Op-ed: Joanna Siewierska -The last 10 seconds of the education funding bomb is ticking

UCD Students' Union President on the future of higher education funding and how UCD will be impacted by the ongoing COVID-19 crisis

Today’s news headlines are heartening. The message that staying at home and staying away from our loved ones and our communities is in fact saving their lives, is making it a bit easier to endure the ongoing isolation for a little longer. The worst of the pandemic is still ahead of us, and it makes staying inside feel particularly helpless. However, as I sit at home and try not to spend every waking minute worrying about my family, my thoughts are on what will happen next. And I hope that our policy makers and legislators are looking ahead too. Things will not be going back to normal as we knew it, but they will be moving forward. Considering that a recession is looming, there will be many challenges for us to face. For me, as an activist and Students’ Union President, I am concerned about the future of education. If our Higher Education system was ever at a crisis point, these are the last ten seconds of a ticking bomb. 

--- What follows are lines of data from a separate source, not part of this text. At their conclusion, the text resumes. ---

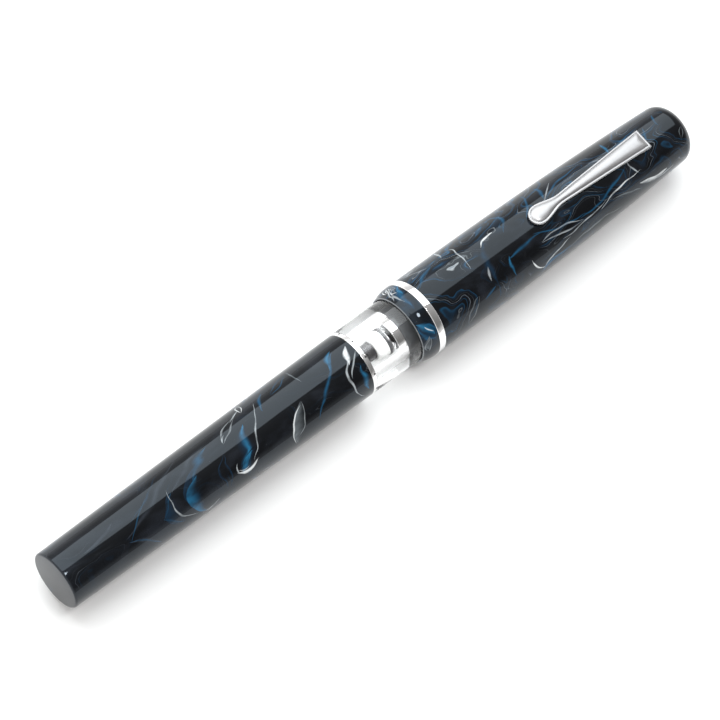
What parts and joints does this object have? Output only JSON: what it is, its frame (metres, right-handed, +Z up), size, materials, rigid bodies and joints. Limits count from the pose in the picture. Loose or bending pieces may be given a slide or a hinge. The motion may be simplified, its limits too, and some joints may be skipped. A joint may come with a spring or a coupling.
{
  "type": "fountain pen",
  "caption": "Capped fountain pen with a sprung clip, a screw-off cap, a clear ink window and a pull-rod filler closed by a screw knob.",
  "frame": {"origin": "on the surface the pen lies on, under the middle of its length and width", "axes": "+X along the pen from the filler knob to the top of the cap, +Z up through the clip, +Y across the pen"},
  "size_m": [0.1498, 0.015, 0.0163],
  "materials": {
    "marbled_resin": "polished black resin with blue and white swirls",
    "black_resin": "polished black resin",
    "black_plastic": "moulded black plastic",
    "black_rubber": "black nitrile rubber",
    "white_seal": "white sealing plastic",
    "clear_acrylic": "polished clear acrylic",
    "chrome": "polished chrome",
    "turned_steel": "turned stainless steel",
    "nib_steel": "polished stainless steel",
    "brass": "turned brass",
    "joint_ring": "bright polished ring",
    "joint_pins": "dark pins"
  },
  "bodies": {
    "pen_body": {"barrel": "marbled_resin", "joint_ring": "joint_ring", "joint_pins": "joint_pins", "ink_window": "clear_acrylic", "shutoff_seat": "chrome", "section": "black_resin", "section_seal": "black_rubber", "section_ring": "chrome", "nib": "nib_steel", "feed": "black_plastic", "nib_collar": "black_plastic", "packing_nut": "turned_steel", "packing_bush": "black_plastic", "packing_seals": "black_rubber"},
    "plunger": {"plunger_rod": "turned_steel", "plunger_collar": "turned_steel", "plunger_seal": "white_seal", "plunger_ring": "black_rubber", "plunger_nose": "turned_steel"},
    "filler_knob": {"knob": "marbled_resin", "knob_core": "brass"},
    "cap_liner": {"inner_cap": "black_plastic"},
    "cap": {"cap_lip": "marbled_resin", "cap_band": "chrome", "cap_tube": "marbled_resin", "clip_bush": "black_plastic"},
    "clip": {"clip": "chrome"}
  },
  "joints": [
    {"name": "plunger_pull", "type": "slide", "parent": "pen_body", "child": "plunger", "axis": [-1, 0, 0], "range_m": [0, 0.039]},
    {"name": "knob_turn", "type": "hinge", "parent": "plunger", "child": "filler_knob", "pos_m": [-0.0639, 0, 0.00755], "axis": [-1, 0, 0], "range_deg": [0, 1080]},
    {"name": "cap_pull", "type": "slide", "parent": "pen_body", "child": "cap_liner", "axis": [1, 0, 0], "range_m": [0, 0.06]},
    {"name": "cap_turn", "type": "hinge", "parent": "cap_liner", "child": "cap", "pos_m": [0.0351, 0, 0.00755], "axis": [1, 0, 0], "range_deg": [0, 540]},
    {"name": "clip_flex", "type": "hinge", "parent": "cap", "child": "clip", "pos_m": [0.06315, 0, 0.01375], "axis": [0, 1, 0], "range_deg": [0, 4], "stiffness_Nm_per_rad": 4}
  ]
}
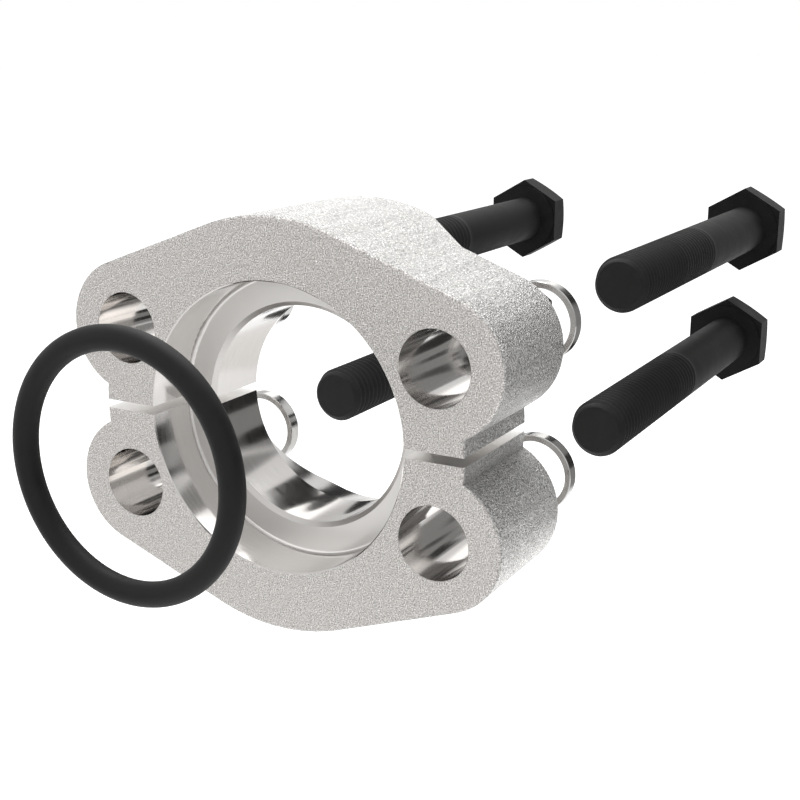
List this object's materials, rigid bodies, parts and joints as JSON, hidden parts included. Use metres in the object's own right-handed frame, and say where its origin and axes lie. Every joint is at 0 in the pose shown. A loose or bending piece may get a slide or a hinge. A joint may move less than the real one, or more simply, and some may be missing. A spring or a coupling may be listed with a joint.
{
  "type": "split flange clamp",
  "caption": "Two-piece flange clamp: split halves with shaped lobes, a stepped bore for a flanged hose end, hexagon head bolts, lock washers and a port-face sealing ring, set out exploded.",
  "frame": {"origin": "centre of the bore on the port face", "axes": "+X along the split (the long bolt spacing), +Y along the bore from the port face towards the bolt heads, +Z across the split towards the upper half"},
  "size_m": [0.0706, 0.1868, 0.0598],
  "materials": {
    "forged_steel": "blasted",
    "ring_rubber": "matte",
    "washer_steel": "bright zinc",
    "black_bolt": "black oxide"
  },
  "bodies": {
    "upper_half": {"upper_half": "forged_steel"},
    "lower_half": {"lower_half": "forged_steel"},
    "o_ring": {"o_ring": "ring_rubber"},
    "washer_upper_right": {"washer_upper_right": "washer_steel"},
    "washer_lower_right": {"washer_lower_right": "washer_steel"},
    "washer_upper_left": {"washer_upper_left": "washer_steel"},
    "washer_lower_left": {"washer_lower_left": "washer_steel"},
    "bolt_upper_right": {"bolt_upper_right": "black_bolt"},
    "bolt_lower_right": {"bolt_lower_right": "black_bolt"},
    "bolt_upper_left": {"bolt_upper_left": "black_bolt"},
    "bolt_lower_left": {"bolt_lower_left": "black_bolt"}
  },
  "joints": [
    {"name": "upper_half_lift", "type": "slide", "parent": "lower_half", "child": "upper_half", "axis": [0, 0, 1], "range_m": [0, 0.03]},
    {"name": "washer_upper_right_slide", "type": "slide", "parent": "upper_half", "child": "washer_upper_right", "axis": [0, -1, 0], "range_m": [0, 0.01395]},
    {"name": "bolt_upper_right_slide", "type": "slide", "parent": "washer_upper_right", "child": "bolt_upper_right", "axis": [0, -1, 0], "range_m": [0, 0.1132]},
    {"name": "washer_lower_right_slide", "type": "slide", "parent": "lower_half", "child": "washer_lower_right", "axis": [0, -1, 0], "range_m": [0, 0.01395]},
    {"name": "bolt_lower_right_slide", "type": "slide", "parent": "washer_lower_right", "child": "bolt_lower_right", "axis": [0, -1, 0], "range_m": [0, 0.1047]},
    {"name": "washer_upper_left_slide", "type": "slide", "parent": "upper_half", "child": "washer_upper_left", "axis": [0, -1, 0], "range_m": [0, 0.01395]},
    {"name": "bolt_upper_left_slide", "type": "slide", "parent": "washer_upper_left", "child": "bolt_upper_left", "axis": [0, -1, 0], "range_m": [0, 0.1067]},
    {"name": "washer_lower_left_slide", "type": "slide", "parent": "lower_half", "child": "washer_lower_left", "axis": [0, -1, 0], "range_m": [0, 0.01395]},
    {"name": "bolt_lower_left_slide", "type": "slide", "parent": "washer_lower_left", "child": "bolt_lower_left", "axis": [0, -1, 0], "range_m": [0, 0.1017]},
    {"name": "o_ring_slide", "type": "slide", "parent": "lower_half", "child": "o_ring", "axis": [0, 0.9945, -0.1045], "range_m": [0, 0.03152]}
  ]
}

After 2008 and the many austerity cuts that affected every public service, higher education was left completely behind by the government, so the sector had to fund itself in other ways. It was never a good idea to allow higher education institutions to rely on commercialisation as a way of funding themselves. I have spent my entire term highlighting the many side effects and inequalities which are a direct result of this approach. Nonetheless, it kept our doors open. Now, we are seeing UCD playing a vital role in the country’s response to the pandemic. UCD’s student doctors, nurses, radiographers, laboratory technicians and volunteers are a crucial part of Ireland’s response to COVID-19. Their work at this time is something the whole country is proud of. I am privileged to represent our superhero students and I am proud to be a graduate of UCD. However, I am worried about the future of universities and how we will be able to sustain our work. 

The only way higher education institutions were able to keep up growth and development in the last decade was by raising non-exchequer funding. UCD’s major source of funding in this period has been the fees of non-EU students, who make up just shy of a third of the campus population. These students are bright, ambitious and incredibly driven individuals. Having met many of them as a student and in my role in the Students’ Union, I can’t imagine our campus without the energy and diversity of having individuals from around the world mixing together in classrooms and societies. However, they also pay significant fees for the opportunity to study in Dublin. Now, with the numbers of international students destined to fall, creating a new gap in funding, UCD will be in serious financial difficulty next year. 

In recent weeks, the government has taken unprecedented steps in response to the Coronavirus pandemic to ensure that basic services can operate and that people are protected. This ethos of decision making, with a spirit of community, must continue beyond the pandemic. We have to ensure that no matter what challenge we are faced with in the future, our universities are ready to help us face it. If Universities are not adequately funded by the next government, where will we get our experts, researchers and students to support our society, in order to emerge from major difficulties? Without them, how are going to begin to respond adequately to other global problems? The clock is ticking!